Detido por 41 dias pelos militares, Geraldo afastou-se por um tempo da música, retornando por incentivo de Alceu Valença, a quem foi apresentado em um dia branco de ideias. Na manhã seguinte, depois do café, os dois já estavam compondo “Talismã” (1972).
Preso pela segunda vez, ocasião em que foi torturado por dois militares, refletiu profundamente sobre os rumos de sua vida e decidiu, com plena convicção, que seu caminho pertencia à música. “Eu os perdoo, só não quero que volte esse tipo de regime nunca mais”.
Em paz
Com músicas que atravessam décadas, construindo a trilha sonora de gerações, Geraldo atesta ser muito difícil gravar canções novas, dado que o público sempre deseja ouvir as canções que marcaram a história de suas vidas. Mesmo assim, o músico gravou, no ano passado, “Estou em paz”, numa demonstração clara de sua paixão pela composição.

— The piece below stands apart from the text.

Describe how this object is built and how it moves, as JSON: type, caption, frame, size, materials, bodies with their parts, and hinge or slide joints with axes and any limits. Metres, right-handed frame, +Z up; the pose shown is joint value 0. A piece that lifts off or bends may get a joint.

O sonho mais recente de Geraldo é lançar, ainda neste ano, um novo álbum, com composições inéditas. “Penso em fazer um álbum duplo; um com arranjos, orquestrações, e o outro com voz e violão”.
O Grande Encontro, show que revive os sucessos da série de álbuns homônima em que Geraldo toca com Elba, Alceu e Zé Ramalho, é um show que continua sendo realizado há sete anos — com a participação dos parceiros, exceto Zé Ramalho. Grato pela vida, Geraldo lançará mais uma canção no período do Carnaval, na qual enaltece o dom de existir. E arremata: “Não é oitenta, é ‘oitentação’. Hoje eu tenho uma gratidão muito grande à vida, da música ter me escolhido, pois foi ela que me escolheu”.
*Matéria publicada originalmente na edição impressa do dia 03 de fevereiro de 2025.